First off, I’m not sure how Tateh comes across as “insipid.” I’d like Beer to qualify that in some way — hard, I know, with a 300 word limit. And then breezily comparing his story to that of Tevye’s (I’m assuming that’s what he means) in Fiddler is particularly derisive. I’m not Jewish, but to imply that one Jewish story is just like any other Jewish story is offensive. I mean, Tateh makes the dangerous passage to America to build a new life for his daughter. He’s eager to adapt to realize his goal — and he does. Whereas Tevye finds comfort in tradition, and would rather cut off his right hand than change.

I like Time Out Chicago on the whole, but sometimes their reviews are just too clever for their own good.

Anyway: video clips of Ragtime are now posted on Drury Lane’s website!
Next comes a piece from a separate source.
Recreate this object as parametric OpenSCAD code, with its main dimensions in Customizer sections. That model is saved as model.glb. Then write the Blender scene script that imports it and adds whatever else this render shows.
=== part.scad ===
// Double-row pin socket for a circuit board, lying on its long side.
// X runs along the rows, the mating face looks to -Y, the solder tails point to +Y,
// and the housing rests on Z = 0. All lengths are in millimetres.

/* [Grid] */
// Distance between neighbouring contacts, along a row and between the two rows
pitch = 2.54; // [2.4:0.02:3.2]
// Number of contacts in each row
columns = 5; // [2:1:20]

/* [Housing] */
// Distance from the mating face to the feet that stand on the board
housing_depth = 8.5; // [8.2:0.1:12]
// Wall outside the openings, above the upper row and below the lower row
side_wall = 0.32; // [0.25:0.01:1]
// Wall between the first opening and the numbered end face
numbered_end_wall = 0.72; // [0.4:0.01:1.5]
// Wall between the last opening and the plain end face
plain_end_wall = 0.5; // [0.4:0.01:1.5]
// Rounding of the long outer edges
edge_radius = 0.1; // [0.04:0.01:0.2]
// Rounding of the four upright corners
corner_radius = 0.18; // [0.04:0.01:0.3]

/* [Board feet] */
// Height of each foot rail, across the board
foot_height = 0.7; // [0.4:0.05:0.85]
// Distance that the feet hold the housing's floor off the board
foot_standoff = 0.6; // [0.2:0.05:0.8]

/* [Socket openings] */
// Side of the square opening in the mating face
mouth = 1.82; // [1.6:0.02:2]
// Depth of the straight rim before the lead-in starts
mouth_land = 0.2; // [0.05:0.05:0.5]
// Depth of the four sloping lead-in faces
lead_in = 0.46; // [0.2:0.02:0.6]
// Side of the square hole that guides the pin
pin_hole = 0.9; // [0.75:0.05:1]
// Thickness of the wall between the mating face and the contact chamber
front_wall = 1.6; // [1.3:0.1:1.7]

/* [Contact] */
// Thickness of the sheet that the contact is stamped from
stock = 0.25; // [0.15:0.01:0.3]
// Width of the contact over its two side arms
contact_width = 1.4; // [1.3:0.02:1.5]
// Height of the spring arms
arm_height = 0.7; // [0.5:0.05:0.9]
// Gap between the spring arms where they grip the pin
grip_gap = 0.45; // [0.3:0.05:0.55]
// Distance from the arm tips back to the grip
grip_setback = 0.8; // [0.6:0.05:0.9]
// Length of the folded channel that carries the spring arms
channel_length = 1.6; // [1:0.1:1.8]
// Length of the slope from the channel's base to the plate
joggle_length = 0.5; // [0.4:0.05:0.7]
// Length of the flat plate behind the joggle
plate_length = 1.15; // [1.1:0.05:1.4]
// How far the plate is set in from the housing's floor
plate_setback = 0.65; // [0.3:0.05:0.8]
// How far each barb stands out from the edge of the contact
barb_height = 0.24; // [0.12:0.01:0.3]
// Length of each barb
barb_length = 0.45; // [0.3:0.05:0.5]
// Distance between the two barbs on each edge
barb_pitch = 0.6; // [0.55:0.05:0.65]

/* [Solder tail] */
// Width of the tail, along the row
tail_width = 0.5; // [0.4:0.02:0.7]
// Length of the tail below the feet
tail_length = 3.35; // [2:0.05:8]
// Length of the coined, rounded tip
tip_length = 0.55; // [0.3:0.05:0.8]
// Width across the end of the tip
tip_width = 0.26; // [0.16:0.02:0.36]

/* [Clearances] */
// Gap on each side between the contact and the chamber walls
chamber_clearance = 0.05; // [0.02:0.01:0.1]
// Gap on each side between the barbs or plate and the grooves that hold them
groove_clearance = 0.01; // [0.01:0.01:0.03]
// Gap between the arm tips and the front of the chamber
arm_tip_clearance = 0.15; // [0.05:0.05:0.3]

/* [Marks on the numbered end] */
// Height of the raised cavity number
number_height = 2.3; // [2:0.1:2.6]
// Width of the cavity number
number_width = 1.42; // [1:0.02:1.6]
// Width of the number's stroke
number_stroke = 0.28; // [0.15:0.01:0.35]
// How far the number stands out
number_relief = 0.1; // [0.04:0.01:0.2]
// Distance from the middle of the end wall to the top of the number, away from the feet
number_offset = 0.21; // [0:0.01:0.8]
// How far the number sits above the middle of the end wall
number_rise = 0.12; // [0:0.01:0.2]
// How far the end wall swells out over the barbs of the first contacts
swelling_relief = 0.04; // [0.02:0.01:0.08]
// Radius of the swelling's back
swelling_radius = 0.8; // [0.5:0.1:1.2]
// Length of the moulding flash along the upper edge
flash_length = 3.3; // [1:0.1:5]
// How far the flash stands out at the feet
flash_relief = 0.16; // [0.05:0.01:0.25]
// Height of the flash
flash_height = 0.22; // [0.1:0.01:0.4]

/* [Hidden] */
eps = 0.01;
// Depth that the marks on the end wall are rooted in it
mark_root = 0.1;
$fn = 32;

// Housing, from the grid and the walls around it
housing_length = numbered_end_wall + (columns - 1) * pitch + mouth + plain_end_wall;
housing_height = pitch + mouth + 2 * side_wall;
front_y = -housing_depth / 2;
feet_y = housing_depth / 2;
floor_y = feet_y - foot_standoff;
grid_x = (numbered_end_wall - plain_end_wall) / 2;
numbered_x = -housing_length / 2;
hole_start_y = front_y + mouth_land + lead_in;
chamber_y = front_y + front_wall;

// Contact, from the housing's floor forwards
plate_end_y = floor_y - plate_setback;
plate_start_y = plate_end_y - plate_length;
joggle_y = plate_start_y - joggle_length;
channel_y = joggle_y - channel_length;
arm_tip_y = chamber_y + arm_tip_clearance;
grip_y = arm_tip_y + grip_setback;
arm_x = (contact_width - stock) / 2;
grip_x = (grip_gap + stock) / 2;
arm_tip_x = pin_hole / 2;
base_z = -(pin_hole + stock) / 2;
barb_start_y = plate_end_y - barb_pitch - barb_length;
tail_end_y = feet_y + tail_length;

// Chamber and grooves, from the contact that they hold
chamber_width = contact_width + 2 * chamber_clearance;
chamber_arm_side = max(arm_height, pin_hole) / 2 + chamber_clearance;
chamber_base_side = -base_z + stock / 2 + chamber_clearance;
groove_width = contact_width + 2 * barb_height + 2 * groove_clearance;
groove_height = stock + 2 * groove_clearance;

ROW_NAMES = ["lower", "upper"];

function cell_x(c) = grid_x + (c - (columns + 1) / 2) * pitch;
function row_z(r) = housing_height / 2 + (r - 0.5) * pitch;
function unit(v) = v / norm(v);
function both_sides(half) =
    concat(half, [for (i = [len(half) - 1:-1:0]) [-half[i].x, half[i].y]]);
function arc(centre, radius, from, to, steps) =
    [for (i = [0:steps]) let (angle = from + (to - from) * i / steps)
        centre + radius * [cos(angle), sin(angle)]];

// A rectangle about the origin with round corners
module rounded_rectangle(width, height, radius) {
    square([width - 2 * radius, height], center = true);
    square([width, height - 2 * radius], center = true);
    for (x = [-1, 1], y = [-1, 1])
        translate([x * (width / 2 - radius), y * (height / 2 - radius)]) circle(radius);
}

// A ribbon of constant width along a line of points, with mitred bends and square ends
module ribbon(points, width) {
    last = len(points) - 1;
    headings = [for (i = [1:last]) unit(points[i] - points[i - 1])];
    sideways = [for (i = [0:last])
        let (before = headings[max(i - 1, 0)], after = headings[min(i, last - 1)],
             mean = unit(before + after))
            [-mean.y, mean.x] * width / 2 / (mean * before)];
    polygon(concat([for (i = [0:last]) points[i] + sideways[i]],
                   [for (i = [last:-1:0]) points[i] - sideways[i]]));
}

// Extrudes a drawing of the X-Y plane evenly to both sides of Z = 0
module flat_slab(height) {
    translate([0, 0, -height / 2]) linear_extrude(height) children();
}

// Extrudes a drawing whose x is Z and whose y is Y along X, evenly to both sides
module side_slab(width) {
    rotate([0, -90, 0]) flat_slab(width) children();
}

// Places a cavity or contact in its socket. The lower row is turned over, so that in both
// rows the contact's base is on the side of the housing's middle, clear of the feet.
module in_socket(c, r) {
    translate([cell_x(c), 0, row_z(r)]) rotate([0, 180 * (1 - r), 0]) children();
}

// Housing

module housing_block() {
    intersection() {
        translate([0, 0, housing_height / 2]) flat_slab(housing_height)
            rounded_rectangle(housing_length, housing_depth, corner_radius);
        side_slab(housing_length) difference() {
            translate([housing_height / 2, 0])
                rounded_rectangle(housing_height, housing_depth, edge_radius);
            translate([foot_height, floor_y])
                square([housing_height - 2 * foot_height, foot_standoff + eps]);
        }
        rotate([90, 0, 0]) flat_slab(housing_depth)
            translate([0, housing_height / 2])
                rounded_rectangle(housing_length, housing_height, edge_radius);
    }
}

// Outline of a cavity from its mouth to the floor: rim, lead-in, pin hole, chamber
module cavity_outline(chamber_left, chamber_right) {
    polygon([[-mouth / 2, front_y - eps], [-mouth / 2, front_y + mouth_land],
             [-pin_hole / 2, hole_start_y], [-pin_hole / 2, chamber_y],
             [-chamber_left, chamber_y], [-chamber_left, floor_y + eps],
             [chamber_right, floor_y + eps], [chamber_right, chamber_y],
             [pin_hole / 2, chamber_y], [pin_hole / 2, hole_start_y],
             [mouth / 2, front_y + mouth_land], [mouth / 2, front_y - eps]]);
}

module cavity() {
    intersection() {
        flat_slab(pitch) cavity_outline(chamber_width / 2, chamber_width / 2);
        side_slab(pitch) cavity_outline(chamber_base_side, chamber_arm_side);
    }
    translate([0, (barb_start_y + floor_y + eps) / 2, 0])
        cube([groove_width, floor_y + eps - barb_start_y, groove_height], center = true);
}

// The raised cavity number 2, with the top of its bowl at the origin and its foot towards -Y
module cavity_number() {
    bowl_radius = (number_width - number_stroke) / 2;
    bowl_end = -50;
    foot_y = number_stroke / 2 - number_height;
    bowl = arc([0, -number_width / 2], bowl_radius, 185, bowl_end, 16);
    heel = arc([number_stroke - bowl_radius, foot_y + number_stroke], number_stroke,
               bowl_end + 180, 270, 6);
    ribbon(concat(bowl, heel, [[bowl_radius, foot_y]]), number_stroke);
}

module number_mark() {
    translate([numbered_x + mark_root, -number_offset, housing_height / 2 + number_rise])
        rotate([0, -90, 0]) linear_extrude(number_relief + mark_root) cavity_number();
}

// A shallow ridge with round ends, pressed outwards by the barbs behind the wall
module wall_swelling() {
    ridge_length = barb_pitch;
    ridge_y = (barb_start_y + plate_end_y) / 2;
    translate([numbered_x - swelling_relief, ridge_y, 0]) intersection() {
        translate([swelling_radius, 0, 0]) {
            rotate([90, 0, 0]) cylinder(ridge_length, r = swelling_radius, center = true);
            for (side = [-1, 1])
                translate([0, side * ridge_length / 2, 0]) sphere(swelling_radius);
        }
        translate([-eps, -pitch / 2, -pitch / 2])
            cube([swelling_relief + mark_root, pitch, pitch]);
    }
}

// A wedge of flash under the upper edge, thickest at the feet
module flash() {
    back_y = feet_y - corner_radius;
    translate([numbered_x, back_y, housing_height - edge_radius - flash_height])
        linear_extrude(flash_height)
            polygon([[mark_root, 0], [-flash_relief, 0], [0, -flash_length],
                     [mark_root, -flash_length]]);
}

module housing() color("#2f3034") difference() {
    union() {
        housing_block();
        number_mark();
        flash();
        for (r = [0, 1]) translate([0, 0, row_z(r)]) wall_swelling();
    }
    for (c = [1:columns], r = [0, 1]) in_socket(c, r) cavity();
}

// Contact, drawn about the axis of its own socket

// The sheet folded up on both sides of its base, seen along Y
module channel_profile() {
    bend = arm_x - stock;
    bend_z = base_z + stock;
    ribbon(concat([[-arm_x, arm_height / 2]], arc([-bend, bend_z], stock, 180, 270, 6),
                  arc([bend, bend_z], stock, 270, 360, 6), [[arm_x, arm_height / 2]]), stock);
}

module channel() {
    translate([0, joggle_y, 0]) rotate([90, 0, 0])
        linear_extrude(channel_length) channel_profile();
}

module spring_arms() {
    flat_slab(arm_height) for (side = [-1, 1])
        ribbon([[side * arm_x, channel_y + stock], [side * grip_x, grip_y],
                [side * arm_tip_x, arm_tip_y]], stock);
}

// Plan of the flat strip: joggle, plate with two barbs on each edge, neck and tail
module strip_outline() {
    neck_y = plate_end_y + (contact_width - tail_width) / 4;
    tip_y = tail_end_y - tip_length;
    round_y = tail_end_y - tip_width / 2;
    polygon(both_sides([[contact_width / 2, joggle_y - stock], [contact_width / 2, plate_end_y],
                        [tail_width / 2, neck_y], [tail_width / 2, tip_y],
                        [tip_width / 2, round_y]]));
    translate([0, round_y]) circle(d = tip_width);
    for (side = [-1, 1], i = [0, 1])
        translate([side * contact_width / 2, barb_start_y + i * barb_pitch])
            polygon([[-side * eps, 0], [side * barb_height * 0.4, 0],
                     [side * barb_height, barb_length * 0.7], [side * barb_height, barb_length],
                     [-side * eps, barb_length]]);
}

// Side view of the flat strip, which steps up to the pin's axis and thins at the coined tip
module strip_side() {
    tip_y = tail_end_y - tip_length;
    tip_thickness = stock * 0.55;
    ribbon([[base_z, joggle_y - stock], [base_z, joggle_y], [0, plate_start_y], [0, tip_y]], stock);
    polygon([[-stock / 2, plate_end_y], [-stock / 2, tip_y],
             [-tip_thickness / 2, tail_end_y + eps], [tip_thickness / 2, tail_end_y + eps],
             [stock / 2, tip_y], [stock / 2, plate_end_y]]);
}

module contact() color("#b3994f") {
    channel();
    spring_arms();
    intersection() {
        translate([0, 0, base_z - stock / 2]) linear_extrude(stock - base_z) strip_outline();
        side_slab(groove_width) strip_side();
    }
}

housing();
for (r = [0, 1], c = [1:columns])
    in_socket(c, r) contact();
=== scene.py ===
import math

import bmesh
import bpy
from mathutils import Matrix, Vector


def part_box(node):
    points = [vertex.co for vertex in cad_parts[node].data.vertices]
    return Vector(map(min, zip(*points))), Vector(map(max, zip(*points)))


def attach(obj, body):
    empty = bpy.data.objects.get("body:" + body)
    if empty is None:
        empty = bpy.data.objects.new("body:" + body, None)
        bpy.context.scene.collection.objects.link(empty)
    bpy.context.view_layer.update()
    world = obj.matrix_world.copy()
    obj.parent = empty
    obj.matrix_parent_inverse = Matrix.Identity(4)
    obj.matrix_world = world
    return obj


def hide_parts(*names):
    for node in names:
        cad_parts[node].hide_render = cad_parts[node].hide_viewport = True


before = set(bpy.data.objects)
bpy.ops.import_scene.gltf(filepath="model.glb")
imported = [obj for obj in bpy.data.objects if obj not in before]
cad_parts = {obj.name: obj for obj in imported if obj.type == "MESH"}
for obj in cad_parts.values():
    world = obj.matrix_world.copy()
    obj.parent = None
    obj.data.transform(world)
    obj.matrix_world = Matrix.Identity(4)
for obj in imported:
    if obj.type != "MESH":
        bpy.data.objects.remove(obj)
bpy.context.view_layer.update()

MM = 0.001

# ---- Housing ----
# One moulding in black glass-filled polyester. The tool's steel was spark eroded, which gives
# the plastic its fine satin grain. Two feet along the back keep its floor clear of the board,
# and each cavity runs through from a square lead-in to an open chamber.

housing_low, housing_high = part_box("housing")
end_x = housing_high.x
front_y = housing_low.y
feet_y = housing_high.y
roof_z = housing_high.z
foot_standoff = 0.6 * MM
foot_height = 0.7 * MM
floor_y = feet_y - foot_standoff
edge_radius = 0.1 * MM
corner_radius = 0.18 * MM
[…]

Check them out > (Click on the “videos” tab.)

Also: Read my review of the show >

4 thoughts on “Revisiting ‘Ragtime’

  1. “The center of Doctorow’s tale, pianist Coalhouse Walker Jr.’s (Darrington) humiliation and bid for justice, remains gripping but must cede the stage too often to the insipid immigrant Tateh (Kaplan), who serves primarily as an advertisement for the Marriott’s rival Fiddler on the Roof.”

    Without sounding whatever… what a dumb thing to write. Yes, the Coalhouse plot is probably the most interesting in Ragtime, but it’s a three-headed story: Coalhouse, Mother, and Tateh.

    That Fiddler comparison is.. groan-worthy.

  2. Well, this is something new.

    My problem with Tateh is that he’s a kitschified caricature. It’s not Mark David Kaplan’s fault; I think he does the best he can with a bad hand. Rather than a character, Tateh is nothing but type: the Striving, Good-Hearted Immigrant. He has this in common with most of the show’s figures. I found his case a little more irritating than most, though, I suppose for the same kind of identity politics reasons that motivate the post: it’s one thing to reduce the WASPy overlords to soulless automata, and another to do that to the huddled immigrant masses.

    Fiddler, on the other hand, is a masterpiece, featuring actual individuals who make up an actual, complicated community. During Tateh’s first act number with his daughter, which I thought bordered on self-parody, I remembered that the Marriott was doing Fiddler, and wished I could see that serious portrayal of persons and cultures rather than what I had in front of me. It’s telegraphed, as everything is in these reviews, but I don’t think it’s anti-semitic or even particularly disrespectful to Ragtime. (I mean, I don’t think it’s a cheap shot.)

    Jamie, you are certainly right that Ragtime has three main stories. If we think of it as a tripod rather than a hydra, the problem is clear, from my point of view: The show simply fails to make two of those stories compelling. We get their outlines, rather than any kind of lived experience. So the play ends up all tilted over.

    Look, it’s ambitious, & Drury Lane is doing a beautiful production. I even recommended it, for heaven’s sake. But it is a play with serious issues, one of which is that it doesn’t really take its characters and their stories as seriously as they demand.

    Thanks for reading,
    John

    1. John, thanks for replying. I greatly appreciate it. While I don’t necessarily agree with your thoughts on the Tateh plotline, I do now better understand your reasoning — something the abstracted Time Out Chicago format doesn’t always allow.